Antitrust Authority eases restrictions on search for additional natural gas fields

The decision comes at a time when the natural gas sector’s fate in Israel still remains uncertain.

THE TAMAR gas field platform juts above the Mediterranean (photo credit: MARC ISRAEL SELLEM)
THE TAMAR gas field platform juts above the Mediterranean
(photo credit: MARC ISRAEL SELLEM)
In attempt to expedite the discovery of additional natural gas reservoirs in the Mediterranean, the Antitrust Authority on Sunday announced it would be providing some regulatory relief for certain partnerships performing new explorations.
“Cooperation on natural gas exploration among entities who do not have rights to the Leviathan and Tamar reservoirs should enjoy more lenient rules, which maximize the possibility of finding a gas reservoir that can compete with the existing monopoly,” acting Antitrust Authority commissioner Uri Schwartz wrote in his decision on the matter.
Sunday’s decision related specifically to collaborators exploring in the Oz and Palegic license zones and their request for an exemption from the Restrictive Trade Practices Law. Following consultation with the authority’s Committee for Exemptions and Mergers, Schwartz said he determined that these would neither be highly detrimental nor restrict competition in a large portion of gas market.
The decision comes at a time when the natural gas sector’s fate in Israel still remains uncertain, as political squabbles have prevented a deal between the government and the country’s dominant gas developers from moving forward.
Negotiations have gone on for nearly eight months since the December announcement by former Antitrust commissioner David Gilo (who stepped down on August 31) that he intended to review whether market dominance of the Delek Group and Noble constituted an illegal “restrictive agreement.”
Although the cabinet approved a compromise outline in mid-August, bureaucratic hurdles have held up final authorization. As a result, development has yet to begin at the large Leviathan and several smaller gas reservoirs.

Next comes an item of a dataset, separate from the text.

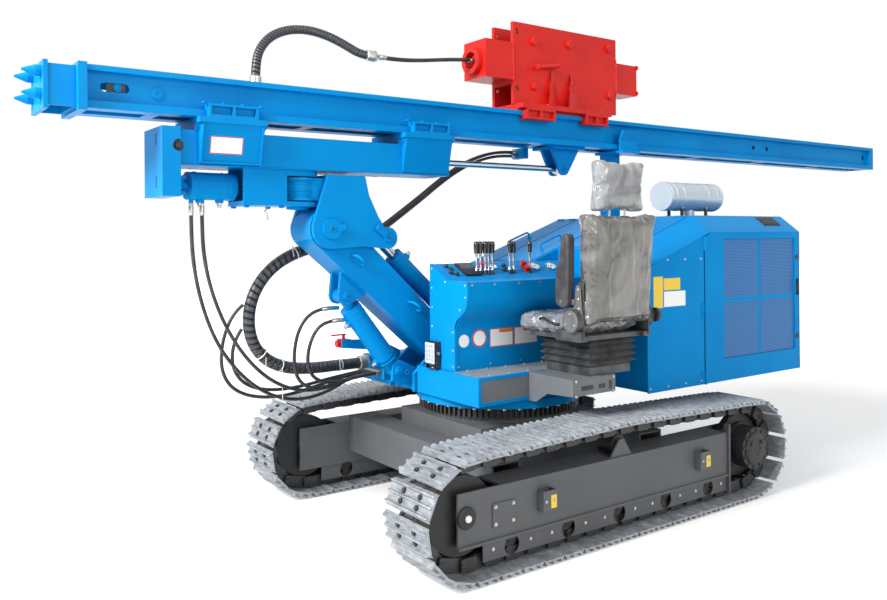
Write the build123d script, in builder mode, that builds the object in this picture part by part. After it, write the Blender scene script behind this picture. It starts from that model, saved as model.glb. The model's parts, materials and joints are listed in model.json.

As far as the Oz and Pelagic licenses are concerned, however, the exemption Schwartz granted on Sunday constitutes a change from previous policies, in which the Antitrust Authority imposed significant restrictions on these collaborations.
The authority had been previously requiring the companies to sell or reduce shares in one reservoir if gas would be found in multiple basins where they were active.
“As a rule, I do not see any reason to require them to sell gas reservoirs or reduce their involvement in gas reservoirs that they find, in whole or in part,” Schwartz said.
In the Pelagic and Oz license, the companies impacted by the exemption include Israel Opportunity, Nammax Oil & Gas Limited, Frendum Investments Limited, Daden Investment Limited, AGR Petroleum Services Holdings, Lapidoth- Heletz L.P., Coleridge Gas & Oil Exploration Israel L.P. and Caspian Drilling Company Ltd.
Israel Opportunity currently holds 10 percent of the Oz license, while Lapidoth has 41.5%, Frendum 21.5%, Placida Investment Ltd. 10%, Coleridge 12% and Capsian 5%. Following a disagreement among Israel Opportunity, Frendum and Placida, the latter two will now be transferring their shares to Israel Opportunity, increasing its shares to 41.5%, the Antitrust Authority said.
At Pelagic, Israel Opportunity holds 10%, Nammax 42.5%, Frendum 33.5%, Daden 9% and AGR 5%. There, Fredum will be transferring most of its shares to Nammax, bringing Nammax’s holdings up to 60%, and the rest of its shares to Israel Opportunity, bringing this firms holdings up to 16%, the authority explained.
After the transfer, Frendum will maintain 10% of the rights to Pelagic.
In October 2013, the Antitrust Authority decided to condition the transfer of 10% of the Oz rights to Israel Opportunity on the company’s commitment to reduce its influence should gas be found in its other holdings.
However, Sunday’s resolution enables Israel Opportunity to increase its shares without such limitations, the authority said.
While Sunday’s decision affects only the Oz and Pelagic license partners specifically, the Antitrust Authority said that in principle, the relaxed restrictions could be benefit players in other licenses.
The change in policy could even theoretically apply to the smaller players – those that are not the Delek Group subsidiaries or Noble Energy – in the Tamar and Leviathan reservoirs, the authority added.
“These cases will be examined on an individual basis, but with the overall ambition to facilitate as much as possible entry into the natural gas exploration sector, especially when dealing with parties who are not the dominant ones or connected to them,” a statement from the authority concluded.